Jimmy's had a long, musically entwined career. At 40, he's been in the guitar business roughly 20 years. In fact, this year is Guitar Emporium's 20th anniversary. Jimmy claims he came into this business through the back door. Bill Hawkins (Predator Screaming John's father) set up shop with him 20 years ago, but problems forced Jimmy to buy Bill out. Years later Bill returns, and Jimmy is more than happy to provide him with steady employment. The Emporium is different than most music shops. No feeling of pawn shop mentality or Target superstore retail hell...this place is real. No twenty-something wannabe guitar gods posing for the masses and making you feel wholly inadequate as they rip through a riff on a $29 rental special. The Emporium is a professional-level place; their motto says it all: "Guitars For Stars and Regular Folks Too."

G. E. Smith, frontboy and guitar wizard on Saturday Night Live, does most of his shopping here, as well as a whole slew of rock-and-roll celebrities. This is the shop big-time touring bands stop in when they zip through the Louisville area on their way to bigger and better venues out west. The walls are lined with custom axes, banjos, violins, Dobros, as well as autographed pictures of stars like George Thorogood and Keith Richards.

Jimmy was helping Jeff DeMarco fix up guitars for bands like Uriah Heep back in 1970, while still in high school, for extra spending money. He notes with irony that we are conducting this interview in Jeff's shop, years later. Mr. Brown claims he's a direct product of the '60s; he indulged like everybody else, but "came out through the other side clean and sober". and, with monumental strides that would make a lesser man weep, has built a tiny guitar store into a legend among the professionals who ply their trade with tiny plastic triangles and steel strings.

In the beginning, the guitar shop was "what I planned on doing until I got a real job," but 13 years of U of L and a bachelor's degree in business taught him that "I just wanted to keep doing what I was doing."

Jimmy's played bass with lots of bands –20 or so at last guesstimate – and says he learned a lot from guys like Ricky Mason and Dickie Durlauf, especially how to play in an ensemble and listen to what the other guys are laying down. In the mid-1980s he was approached by Ricky Feather and Brian Burkett to play on some recordings. Somewhere in there Bodeco was born.

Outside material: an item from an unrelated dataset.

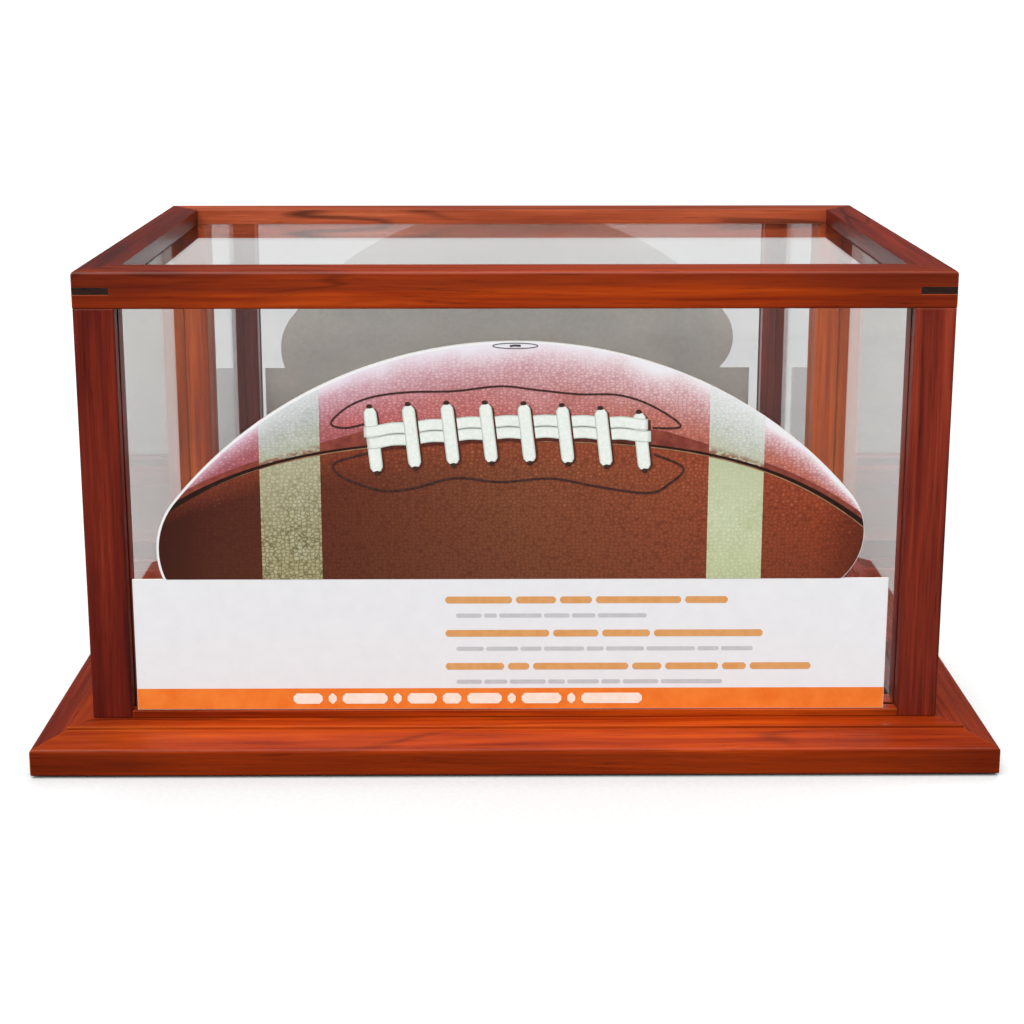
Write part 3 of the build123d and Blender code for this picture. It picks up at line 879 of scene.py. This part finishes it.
def build_panel():
    """The white panel, its orange band, and plain bars where a label has lines of words."""
    white = inked("panel_print", "ebebee", "f0f0f2", 160)
    orange = inked("band_print", "ee7420", "f98a34", 120)
    words = inked("orange_words_print", "dd9a58", "e6aa6e")
    small = inked("grey_words_print", "c2c2c6", "d0d0d3")
    pale = inked("pale_words_print", "fbe3cf", "fff4ea")
    margin = 0.15 * MM
    left, right = CARD_LOW.x + margin, CARD_HIGH.x - margin
    band = CARD_LOW.z + 8.4 * MM
    printed("card_panel", [(x, band, PANEL_TOP) for x in spread(left, right, 20)], 1, white)
    printed("card_band", [(x, CARD_LOW.z + margin, band) for x in spread(left, right, 20)], 1, orange)

    whole = [(x, ball_low(x, margin), ball_top(x, margin)) for x in ball_columns(margin, margin)]
    printed("card_ball_rim", whole, 1, inked("rim_print", "f1f0f1", "fbfafb"))

    def bars(name, x, z, lengths, height, material):
        """A line of words as plain rounded bars."""
        for i, length in enumerate(lengths):
            ends = height * 0.3
            columns = [
                (x, z + ends, z + height - ends), (x + ends, z, z + height),
                (x + length - ends, z, z + height), (x + length, z + ends, z + height - ends),
            ]
            printed(f"{name}_{i}", columns, 2, material)
            x += length + height * 0.55

    bold, fine = 2.7 * MM, 1.6 * MM
    start = -26.2 * MM
    for i, (lengths, under) in enumerate((
        ((25, 15, 12, 32, 16), (12, 6, 20, 12, 11, 23)),
        ((39, 17, 18, 41), (13, 15, 10, 19, 8, 18, 23, 10, 15)),
        ((22, 8, 36, 11, 20, 9, 23), (12, 11, 17, 8, 15, 9, 17, 29)),
    )):
        z = PANEL_TOP - (9.6 + 13.2 * i) * MM
        bars(f"card_words_{i}", start, z, [v * MM for v in lengths], bold, words)
        line = [v * MM * 0.8 for v in under]
        bars(f"card_small_words_{i}", start + 4 * MM, z - 5.6 * MM, line, fine, small)
    sizes = [v * MM for v in (11, 3, 17, 3, 11, 7, 13, 3, 15, 3, 23)]
    bars("card_band_words", -84 * MM, CARD_LOW.z + 2.2 * MM, sizes, 4.2 * MM, pale)


# ---------------------------------------------------------------- studio

# Brightness of the paper and of the room, in this order: as diffuse light, in soft reflections,
# through glass or in a mirror, and in plain view. Only the studio uses it, and never the object.
PAPER_LEVELS = (0.2, 0.06, 0.46, 0.66)
ROOM_LEVELS = (0.4, 0.1, 0.86, 1.0)
PAPER_REACH = 60.0


def studio_level(p, lighting, glossy, through, seen):
    """A brightness that depends on the kind of ray."""
    path = p.add("ShaderNodeLightPath")
    level = p.span(path.outputs["Is Glossy Ray"], 0, 1, lighting, glossy)
    clear = p.math("MAXIMUM", path.outputs["Is Singular Ray"], path.outputs["Is Transmission Ray"])
    level = p.math("MAXIMUM", level, p.math("MULTIPLY", clear, through))
    return p.math("MAXIMUM", level, p.math("MULTIPLY", path.outputs["Is Camera Ray"], seen))


def studio():
    """White paper in a white room, under a very wide sun in front and a weaker one behind."""
    floor_mesh = bpy.data.meshes.new("studio_floor")
    reach = PAPER_REACH
    corners = [(-reach, -reach, 0), (reach, -reach, 0), (reach, reach, 0), (-reach, reach, 0)]
    floor_mesh.from_pydata(corners, [], [(0, 1, 2, 3)])
    floor = bpy.data.objects.new("studio_floor", floor_mesh)
    bpy.context.scene.collection.objects.link(floor)
    p = Paint("studio_paper")
    tooth = p.noise(p.object(), 500, 3.0)
    white = p.ramp(tooth, ((0.3, "f6f6f6"), (0.7, "fcfcfc")))
    level = studio_level(p, *PAPER_LEVELS)
    floor_mesh.materials.append(p.finish(p.mix(level, linear("000000"), white), 0.9, Specular_IOR_Level=0.0))

    world = bpy.data.worlds.new("studio_air")
    world.use_nodes = True
    air = Paint.on(world.node_tree)
    level = studio_level(air, *ROOM_LEVELS)
    sky = air.add("ShaderNodeBackground", {"Color": (1.0, 1.0, 1.0, 1.0), "Strength": level})
    out = air.add("ShaderNodeOutputWorld")
    air.plug(out.inputs["Surface"], sky.outputs[0])
    bpy.context.scene.world = world

    def sun(name, strength, place, softness, gloss=True):
        light = bpy.data.lights.new(name, "SUN")
        light.energy = strength
        light.angle = math.radians(softness)
        lamp = bpy.data.objects.new(name, light)
        lamp.location = place
        lamp.rotation_mode = "QUATERNION"
        lamp.rotation_quaternion = (-Vector(place)).to_track_quat("-Z", "Y")
        lamp.visible_glossy = gloss
        bpy.context.scene.collection.objects.link(lamp)

    sun("key", 3.9, (-0.4, -1.2, 2.0), 60)
    sun("back_light", 1.5, (0.3, 1.0, 2.0), 60, gloss=False)
    bpy.context.scene.view_settings.view_transform = "Standard"


CAMERA_LENS = 59.75
CAMERA_SHIFT = -0.17
CAMERA_SIDE = -5 * MM
CAMERA_DISTANCE = 604 * MM  # in front of the cover
CAMERA_HEIGHT = 285 * MM
CAMERA_PITCH = 90 - 11.48   # degrees; 90 looks level
CAMERA_YAW = -0.36


def camera():
    """The viewpoint: above and in front, looking slightly down."""
    cover_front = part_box("post_front_left")[0].y
    data = bpy.data.cameras.new("view")
    data.sensor_width = 36.0
    data.lens = CAMERA_LENS
    data.shift_y = CAMERA_SHIFT
    data.clip_start = 0.01
    data.clip_end = 200.0
    cam = bpy.data.objects.new("view", data)
    cam.location = (CAMERA_SIDE, cover_front - CAMERA_DISTANCE, CAMERA_HEIGHT)
    cam.rotation_euler = (math.radians(CAMERA_PITCH), 0, math.radians(CAMERA_YAW))
    bpy.context.scene.collection.objects.link(cam)
    bpy.context.scene.camera = cam


dress_cad()
build_panel()
build_ball()
build_valve()
build_laces()
studio()
camera()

In the beginning, Ricky was more of a novice guitar player, but one with definite ideas. and Wink O'Bannon played primary git. As the years wore on (and the constant break-ups and reorganizations took place), Ricky's playing began to approach a level of competency that was on a par with Wink. Everyone has a theory, but the reasons remain muddled up in the stress of personalities and the passion of the creative process and only one fact is readily apparent: Wink quit the band after the recording of the second album (Callin' All Dogs) and now Common Law Cabin guitarist Dave Rapp plays secondary guitar.

Common Law Cabin isn't so happy now that their best boy guitarist is twanging his thang for the Bodeco boys. But that's real hush, hush. on the QT...Just don't forget you heard it here first, hepcats. But if you're gonna repeat it, keep it to a whisper...

Back in the bar, Ricky's pulling out all the stops. He himself admits the show is about "drinking a little beer and doing a little bloodletting," and I'm convinced he's right. Why else would women throw their panties up on stage and act the fool for Ricky's attentions?

'Cuz he's sincere in wanting to provide the best original music available and somehow that comes. across. Bodeco's second record is on the street and several things become apparent when a little comparison listening is done: This CD has a much better recording quality to the sound and personally, just between you and me, I think the quality of the music has increased as well. The band sounds tighter, more laid back, confident and a heckuva lot better than they did three years ago on the Bone, Hair And Hide record.

Ricky claims the result is a direct reflection of being able to work at the Ardent Recording studio in Memphis, Tenn., a new hotspot on the recording trail now being utilized by such luminaries as Reverend Horton Heat, The Jon Spencer Blues Explosion and Royal Trux. The studio was originally Chips Moman's spot for mixing such acts as Percy Sledge and Neil Diamond and has lately become a stopping-off place for pre-stardom acts who are as concerned with their sound as they are with their image.

Already the new CD has attracted Hollywood attention and two tracks have been selected for use in a new James Coburn/Eric Stoltz project due this fall. As Jimmy Brown puts it, "Maybe this will put us on the map and that would be okay, but then again, maybe it won't and that would be okay, too."

Onstage, Ricky drinks another beer and the band launches into another bar-band shaker. The crowd sucks it up like free champagne and Ricky pushes the lyrics through the microphone. Brian beats the skins with the all-important rhythmic beat, Jimmy slaps the heck out of his stand-up bass and Gary Stillwell does it up on organ.

Dave Rapp leers knowingly at the crowd, as if to say "Yeah baby, I'm here…

Bodeco recently kicked off a whirlwind tour of the southern United States, including dates in Atlanta, Baton Rouge, New Orleans and sunny Florida. They will be appearing locally on July 22 at the Butchertown Pub and at the Waterside Festival on Sunday, July 2, Yowzah!